WAVERLY, Ohio -- The brother of a Rhoden family massacre victim will have a preliminary hearing next week on two felony counts tied to authorities' investigation of the case.
James Manley, 40, of Pike County, faces one count of tampering with evidence, a third-degree felony, and one count of vandalism, a fifth-degree felony.
Manley is accused of destroying a GPS device a state investigator secretly placed on his truck last month, according to court records. He was arrested Tuesday and booked into the Ross County Jail because Pike County doesn't have a jail. Authorities drove him from Chillicothe to the Pike County government building, about 13 miles away, for an arraignment hearing.
He did not enter a plea Wednesday. Judge Paul Price set Manley's bond at $80,000; he posted bail around 6:30 p.m. The case will go to a grand jury.
Manley's next court date is May 22.
James Manley walks into court. @WCPO pic.twitter.com/ZHwwZJJkIA
— Hillary Lake, WCPO (@hillarylake) May 17, 2017
He returned to jail Wednesday as his family worked to find $8,000, or 10 percent of his total bond amount, to free him.
#BREAKING James Manley has bailed out of jail in Ross County. @WCPO
— Hillary Lake, WCPO (@hillarylake) May 17, 2017
Manley didn't speak to my photog when he walked by. @WCPO
— Hillary Lake, WCPO (@hillarylake) May 17, 2017
Manley is the brother of Dana Rhoden, 37, who was killed in the massacre on April 22, 2016. Her teenage children, Hanna and Christopher Jr., were among the seven other victims found at four homes.
The massacre captured national news attention in the weeks after it happened but has yielded few answers since then. No one has been charged or arrested for the deaths.
After Wednesday's hearing, Manley's father told reporters his son had nothing to do with the killings.
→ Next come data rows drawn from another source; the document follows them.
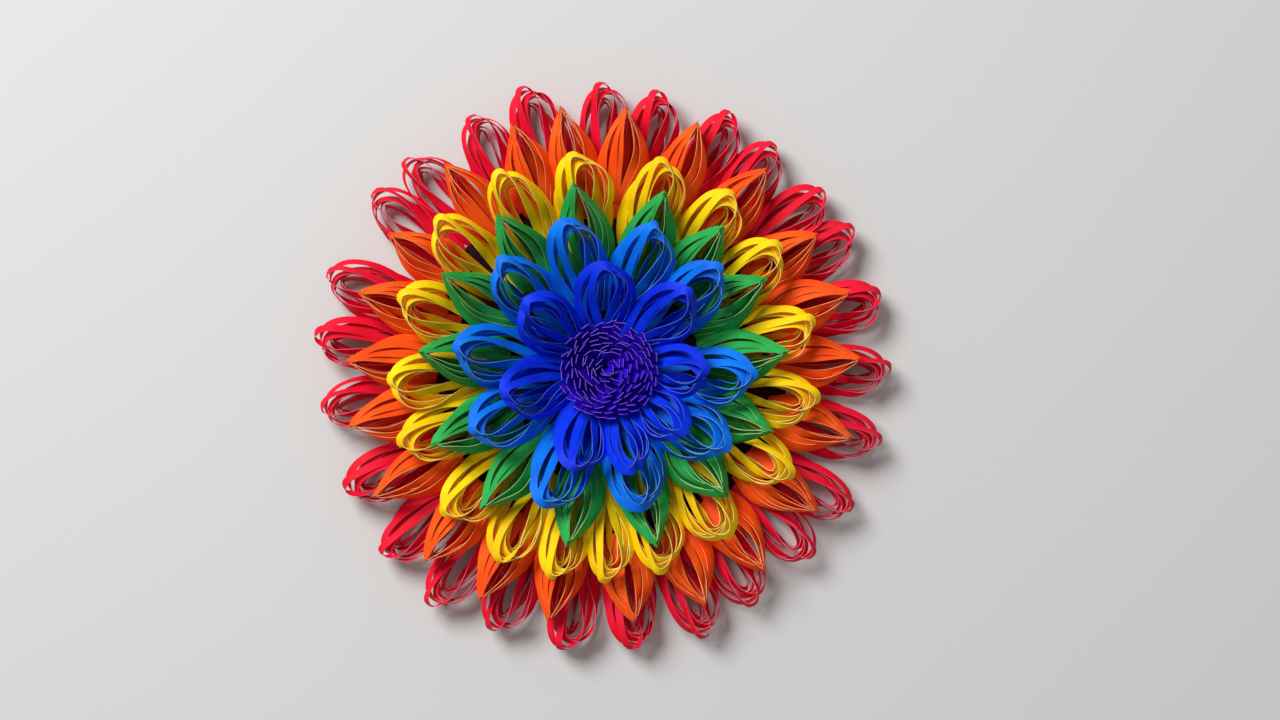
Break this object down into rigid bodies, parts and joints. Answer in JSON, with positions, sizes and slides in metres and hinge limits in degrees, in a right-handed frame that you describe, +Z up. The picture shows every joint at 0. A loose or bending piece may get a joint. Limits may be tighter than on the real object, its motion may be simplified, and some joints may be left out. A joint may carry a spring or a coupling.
{
  "type": "paper flower",
  "caption": "Layered rainbow paper flower of looped strip petals round a fringed centre on a round card, for display or wall decoration.",
  "frame": {"origin": "middle of the backing disc's underside", "axes": "+Z up out of the flower's face, +Y towards the top of the flower as pictured, +X to its right"},
  "size_m": [0.3454, 0.3414, 0.0621],
  "materials": {
    "backing_card": "matt deep red card",
    "violet_paper": "matt violet craft paper",
    "royal_paper": "matt royal blue craft paper",
    "azure_paper": "matt azure blue craft paper",
    "green_paper": "matt green craft paper",
    "yellow_paper": "matt yellow craft paper",
    "orange_paper": "matt orange craft paper",
    "red_paper": "matt red craft paper"
  },
  "bodies": {
    "root": {"backing_disc": "backing_card", "fringed_centre": "violet_paper", "royal_petal_1": "royal_paper", "royal_petal_2": "royal_paper", "royal_petal_3": "royal_paper", "royal_petal_4": "royal_paper", "royal_petal_5": "royal_paper", "royal_petal_6": "royal_paper", "royal_petal_7": "royal_paper", "royal_petal_8": "royal_paper", "azure_petal_1": "azure_paper", "azure_petal_2": "azure_paper", "azure_petal_3": "azure_paper", "azure_petal_4": "azure_paper", "azure_petal_5": "azure_paper", "azure_petal_6": "azure_paper", "azure_petal_7": "azure_paper", "azure_petal_8": "azure_paper", "azure_petal_9": "azure_paper", "azure_petal_10": "azure_paper", "green_petal_1": "green_paper", "green_petal_2": "green_paper", "green_petal_3": "green_paper", "green_petal_4": "green_paper", "green_petal_5": "green_paper", "green_petal_6": "green_paper", "green_petal_7": "green_paper", "green_petal_8": "green_paper", "green_petal_9": "green_paper", "green_petal_10": "green_paper", "green_petal_11": "green_paper", "green_petal_12": "green_paper", "green_petal_13": "green_paper", "green_petal_14": "green_paper", "yellow_petals_1": "yellow_paper", "yellow_petals_2": "yellow_paper", "yellow_petals_3": "yellow_paper", "yellow_petals_4": "yellow_paper", "yellow_petals_5": "yellow_paper", "yellow_petals_6": "yellow_paper", "yellow_petals_7": "yellow_paper", "yellow_petals_8": "yellow_paper", "yellow_petals_9": "yellow_paper", "orange_petals_1": "orange_paper", "orange_petals_2": "orange_paper", "orange_petals_3": "orange_paper", "orange_petals_4": "orange_paper", "orange_petals_5": "orange_paper", "orange_petals_6": "orange_paper", "orange_petals_7": "orange_paper", "orange_petals_8": "orange_paper", "red_petals_1": "red_paper", "red_petals_2": "red_paper", "red_petals_3": "red_paper", "red_petals_4": "red_paper", "red_petals_5": "red_paper", "red_petals_6": "red_paper", "red_petals_7": "red_paper", "red_petals_8": "red_paper", "red_petals_9": "red_paper"}
  },
  "joints": []
}
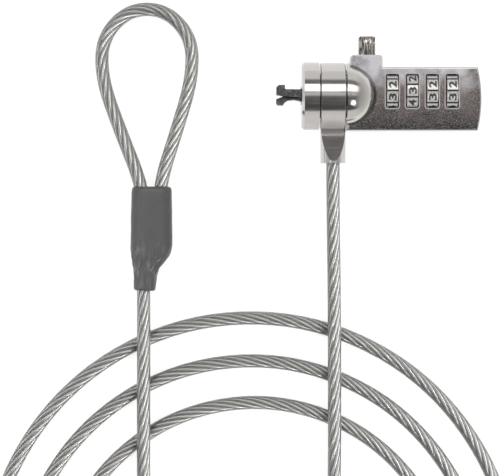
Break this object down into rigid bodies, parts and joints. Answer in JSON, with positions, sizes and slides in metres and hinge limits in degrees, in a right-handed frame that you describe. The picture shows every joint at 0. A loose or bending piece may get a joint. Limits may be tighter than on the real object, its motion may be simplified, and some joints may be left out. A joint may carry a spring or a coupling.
{
  "type": "laptop cable lock",
  "caption": "Combination laptop cable lock: dial head with sprung hooks for a security slot, swivel ring, push button, and a sheathed steel cable with an eye.",
  "frame": {"origin": "centre of the nose collar's front face, on the barrel axis, where the head meets the laptop", "axes": "+X along the barrel from the nose to the dial end, +Y towards the release button, +Z out of the dial face; the lock lies on a surface at z = -9.85 mm"},
  "size_m": [0.1606, 0.2525, 0.0197],
  "materials": {
    "chrome": "polished nickel-chrome plating on a zinc casting",
    "button_chrome": "polished plating",
    "hook_steel": "hardened steel, dark, lightly brushed",
    "pin_steel": "plain steel",
    "dial_metal": "bright plated wheels with black filled digits",
    "hub_brass": "turned brass",
    "crimp_aluminium": "crimped aluminium",
    "cable": "clear sheath over bright steel wire rope",
    "grey_sleeve": "dark grey moulded sleeve, matte"
  },
  "bodies": {
    "cable_end": {"swivel_ring": "chrome", "cable_stop": "crimp_aluminium", "cable_lead": "cable", "cable_coil": "cable", "cable_tail": "cable", "cable_eye": "cable", "loop_ferrule": "crimp_aluminium", "loop_sleeve": "grey_sleeve"},
    "case": {"body_case": "chrome", "back_cover": "chrome", "cover_rivets": "pin_steel", "nose_collar": "chrome", "collar_pin": "pin_steel", "hook_pin": "pin_steel", "hook_spring": "pin_steel", "button_pin": "pin_steel", "detent_spring": "pin_steel"},
    "button": {"release_button": "button_chrome"},
    "spindle_slider": {"spindle": "hub_brass"},
    "upper_hook": {"hook_upper": "hook_steel"},
    "lower_hook": {"hook_lower": "hook_steel"},
    "reset": {"reset_screw": "pin_steel"},
    "wheel_1": {"dial_1": "dial_metal", "hub_1": "hub_brass"},
    "wheel_2": {"dial_2": "dial_metal", "hub_2": "hub_brass"},
    "wheel_3": {"dial_3": "dial_metal", "hub_3": "hub_brass"},
    "wheel_4": {"dial_4": "dial_metal", "hub_4": "hub_brass"}
  },
  "joints": [
    {"name": "swivel", "type": "hinge", "parent": "cable_end", "child": "case", "pos_m": [0.00905, 0, 0], "axis": [1, 0, 0], "continuous": true},
    {"name": "button_press", "type": "slide", "parent": "case", "child": "button", "axis": [0, 1, 0], "range_m": [-0.0026, 0], "stiffness_N_per_m": 300, "springref_m": 0.001, "deforming": ["hook_spring"]},
    {"name": "spindle_slide", "type": "slide", "parent": "case", "child": "spindle_slider", "axis": [1, 0, 0], "range_m": [-0.0026, 0]},
    {"name": "upper_hook_pivot", "type": "hinge", "parent": "case", "child": "upper_hook", "pos_m": [0.0065, 0, 0], "axis": [0, 0, 1], "range_deg": [0, 7.61]},
    {"name": "lower_hook_pivot", "type": "hinge", "parent": "case", "child": "lower_hook", "pos_m": [0.0065, 0, 0], "axis": [0, 0, 1], "range_deg": [-7.61, 0]},
    {"name": "reset_turn", "type": "hinge", "parent": "case", "child": "reset", "pos_m": [0.049, -0.007, -0.0006], "axis": [1, 0, 0], "range_deg": [0, 90]},
    {"name": "dial_1_turn", "type": "hinge", "parent": "case", "child": "wheel_1", "pos_m": [0.0263, 0.0011, 0], "axis": [1, 0, 0], "continuous": true},
    {"name": "dial_2_turn", "type": "hinge", "parent": "case", "child": "wheel_2", "pos_m": [0.0321, 0.0011, 0], "axis": [1, 0, 0], "continuous": true},
    {"name": "dial_3_turn", "type": "hinge", "parent": "case", "child": "wheel_3", "pos_m": [0.0379, 0.0011, 0], "axis": [1, 0, 0], "continuous": true},
    {"name": "dial_4_turn", "type": "hinge", "parent": "case", "child": "wheel_4", "pos_m": [0.0437, 0.0011, 0], "axis": [1, 0, 0], "continuous": true}
  ],
  "couplings": [
    {"joint": "spindle_slide", "follows": "button_press", "ratio": 1},
    {"joint": "upper_hook_pivot", "follows": "button_press", "rad_per_m": -51.017},
    {"joint": "lower_hook_pivot", "follows": "button_press", "rad_per_m": 51.017}
  ]
}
Leonard Manley said he feels police are targeting his family.
"They ain't gonna find no one that would say a bad word about my son or my daughter 'cause they were real close," Leonard Manley said.
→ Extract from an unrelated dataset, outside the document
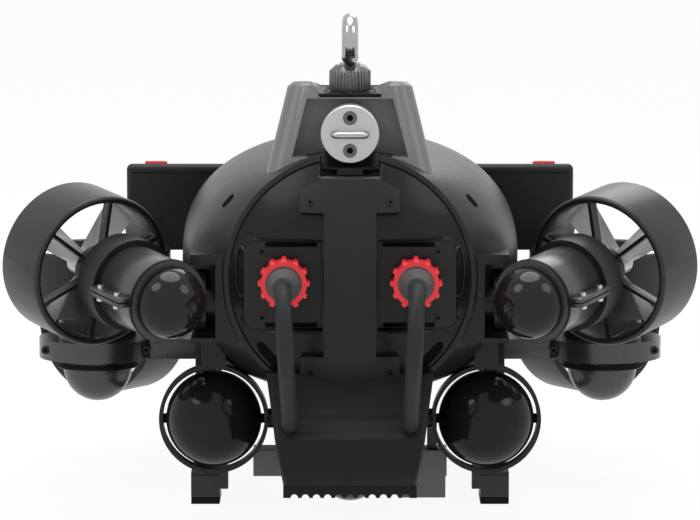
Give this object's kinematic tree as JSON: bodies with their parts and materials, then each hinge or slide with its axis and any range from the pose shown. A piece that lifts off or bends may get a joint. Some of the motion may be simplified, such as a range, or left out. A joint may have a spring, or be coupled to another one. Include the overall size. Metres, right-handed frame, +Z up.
{
  "type": "underwater inspection rov",
  "caption": "Compact underwater inspection ROV: ducted vectored and vertical thrusters, faired hull, tail connectors, lamps, side battery boxes, skids and a lifting eye.",
  "frame": {"origin": "on the ground under the middle of the craft's bounding box", "axes": "+X to starboard (right when seen from astern), +Y forward to the bow, +Z up"},
  "size_m": [0.572, 0.5448, 0.4114],
  "materials": {
    "hull": "satin black moulded fairing",
    "cap": "semi-gloss black moulding",
    "strip": "satin black moulding",
    "panel": "semi-gloss black plate",
    "tower": "satin dark grey moulding",
    "grille": "black moulded slats",
    "steel": "turned stainless steel",
    "polished": "polished stainless steel",
    "silver": "satin anodised aluminium",
    "red": "red locking parts",
    "boot": "grey moulded rubber",
    "lead": "dark grey cable jacket",
    "skirt": "satin black moulding",
    "dark": "gloss black",
    "grey": "grey bead-blasted aluminium",
    "duct": "satin black duct",
    "pod": "black anodised barrel",
    "dome": "gloss black dome",
    "blade": "gloss pale grey",
    "arm": "black anodised bracket",
    "case": "matt black case",
    "lamp": "gloss black anodised",
    "lens": "clear port",
    "skid": "dark coated skid",
    "pad": "black rubber"
  },
  "bodies": {
    "rov_body": {"hull_shell": "hull", "tail_cap": "cap", "tail_strip": "strip", "connector_panels": "panel", "tower_fairing": "tower", "tether_disc": "silver", "tether_bar": "polished", "tower_grille": "grille", "lifting_nut": "steel", "chin_skirt": "skirt", "payload_rail": "skirt", "down_sensor": "dark", "payload_blocks": "grey", "pod_domes": "dome", "rear_arms": "arm", "front_arms": "arm", "foot_pads": "pad", "nose_bezel": "arm", "camera_dome": "lens", "duct_rear_left": "duct", "motor_pod_rear_left": "pod", "duct_rear_right": "duct", "motor_pod_rear_right": "pod", "duct_front_left": "duct", "motor_pod_front_left": "pod", "duct_front_right": "duct", "motor_pod_front_right": "pod", "duct_vertical_left": "duct", "motor_pod_vertical_left": "pod", "duct_vertical_right": "duct", "motor_pod_vertical_right": "pod", "connector_left": "boot", "jumper_lead_left": "lead", "yoke_left": "arm", "battery_box_left": "case", "lamp_ring_left": "arm", "skid_left": "skid", "connector_right": "boot", "jumper_lead_right": "lead", "yoke_right": "arm", "battery_box_right": "case", "lamp_ring_right": "arm", "skid_right": "skid"},
    "lifting_eye_swivel": {"lifting_eye": "polished"},
    "tail_latch_lever": {"tail_latch": "strip"},
    "camera": {"camera_head": "dark"},
    "locking_ring_left": {"locking_ring_left": "red"},
    "battery_catch_left": {"battery_catch_left": "red"},
    "lamp_left": {"lamp_left": "lamp", "lamp_lens_left": "lens"},
    "propeller_rear_left": {"propeller_rear_left": "blade"},
    "propeller_front_left": {"propeller_front_left": "blade"},
    "propeller_vertical_left": {"propeller_vertical_left": "blade"},
    "locking_ring_right": {"locking_ring_right": "red"},
    "battery_catch_right": {"battery_catch_right": "red"},
    "lamp_right": {"lamp_right": "lamp", "lamp_lens_right": "lens"},
    "propeller_rear_right": {"propeller_rear_right": "blade"},
    "propeller_front_right": {"propeller_front_right": "blade"},
    "propeller_vertical_right": {"propeller_vertical_right": "blade"}
  },
  "joints": [
    {"name": "propeller_rear_left_spin", "type": "hinge", "parent": "rov_body", "child": "propeller_rear_left", "pos_m": [-0.2193, -0.0923, 0.2053], "axis": [0.568, -0.8112, -0.1392], "continuous": true},
    {"name": "propeller_front_left_spin", "type": "hinge", "parent": "rov_body", "child": "propeller_front_left", "pos_m": [-0.2098, 0.1359, 0.1266], "axis": [0.5736, 0.8192, 0], "continuous": true},
    {"name": "propeller_vertical_left_spin", "type": "hinge", "parent": "rov_body", "child": "propeller_vertical_left", "pos_m": [-0.2166, 0.025, 0.177], "axis": [0, 0, -1], "continuous": true},
    {"name": "locking_ring_left_turn", "type": "hinge", "parent": "rov_body", "child": "locking_ring_left", "pos_m": [-0.0529, -0.195, 0.202], "axis": [0, -1, 0], "range_deg": [0, 90]},
    {"name": "lamp_left_tilt", "type": "hinge", "parent": "rov_body", "child": "lamp_left", "pos_m": [-0.112, -0.12, 0.0804], "axis": [1, 0, 0], "range_deg": [-20, 45]},
    {"name": "battery_catch_left_slide", "type": "slide", "parent": "rov_body", "child": "battery_catch_left", "axis": [0, 0.9901, -0.1403], "range_m": [0, 0.008]},
    {"name": "propeller_rear_right_spin", "type": "hinge", "parent": "rov_body", "child": "propeller_rear_right", "pos_m": [0.2193, -0.0923, 0.2053], "axis": [-0.568, -0.8112, -0.1392], "continuous": true},
    {"name": "propeller_front_right_spin", "type": "hinge", "parent": "rov_body", "child": "propeller_front_right", "pos_m": [0.2098, 0.1359, 0.1266], "axis": [-0.5736, 0.8192, 0], "continuous": true},
    {"name": "propeller_vertical_right_spin", "type": "hinge", "parent": "rov_body", "child": "propeller_vertical_right", "pos_m": [0.2166, 0.025, 0.177], "axis": [0, 0, -1], "continuous": true},
    {"name": "locking_ring_right_turn", "type": "hinge", "parent": "rov_body", "child": "locking_ring_right", "pos_m": [0.0529, -0.195, 0.202], "axis": [0, -1, 0], "range_deg": [0, 90]},
    {"name": "lamp_right_tilt", "type": "hinge", "parent": "rov_body", "child": "lamp_right", "pos_m": [0.112, -0.12, 0.0804], "axis": [1, 0, 0], "range_deg": [-20, 45]},
    {"name": "battery_catch_right_slide", "type": "slide", "parent": "rov_body", "child": "battery_catch_right", "axis": [0, 0.9901, -0.1403], "range_m": [0, 0.008]},
    {"name": "lifting_eye_swivel_turn", "type": "hinge", "parent": "rov_body", "child": "lifting_eye_swivel", "pos_m": [0, -0.078, 0.368], "axis": [0, 0, 1], "continuous": true},
    {"name": "tail_latch_lift", "type": "hinge", "parent": "rov_body", "child": "tail_latch_lever", "pos_m": [0, -0.147, 0.289], "axis": [-1, 0, 0], "range_deg": [0, 20]},
    {"name": "camera_tilt", "type": "hinge", "parent": "rov_body", "child": "camera", "pos_m": [0, 0.194, 0.202], "axis": [1, 0, 0], "range_deg": [-50, 50]}
  ]
}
Authorities consider James Manley a witness in the murders, and for some reason investigators wanted to keep track of him. So Maj. Alan L. Lewis of the Ohio Bureau of Criminal Investigations secretly put a GPS device on the frame of Manley's truck on April 22. It stopped operating April 28, according to a request for an arrest warrant signed by Lewis.
The charges Manley faces are not uncommon when a witness destroys such a device used in a government investigation, according to Ohio Attorney General Mike DeWine's office.
Manley's father and wife told BCI agents Monday that Manley found the GPS and smashed it on the sidewalk. Lewis said he and two other agents went to Manley's home on Monday to "give notice of the court order concerning the GPS unit." That's when Manley's father, Leonard Manley, shouted at the agents from the driveway, he said.
He "yelled something to the effect of, 'You b-------, that thing's not on the truck,'" Lewis said.
According to Lewis, Manley's father continued to talk about his son destroying the device.
The GPS was worth $315, the agent said.
Leonard Manley told WCPO he has no idea where the GPS device is, and he claimed his son did nothing wrong.
Martin Pinales, a WCPO legal expert, said the charges may depend on how badly Manley damaged the device, if at all.
"If I found a piece of equipment on my car that didn't belong, I would take it off as well," Pinales said. "You can't destroy it. You can't put it on the neighbor's car and have the police follow the wrong car around. But certainly, I don't think it is an obstruction."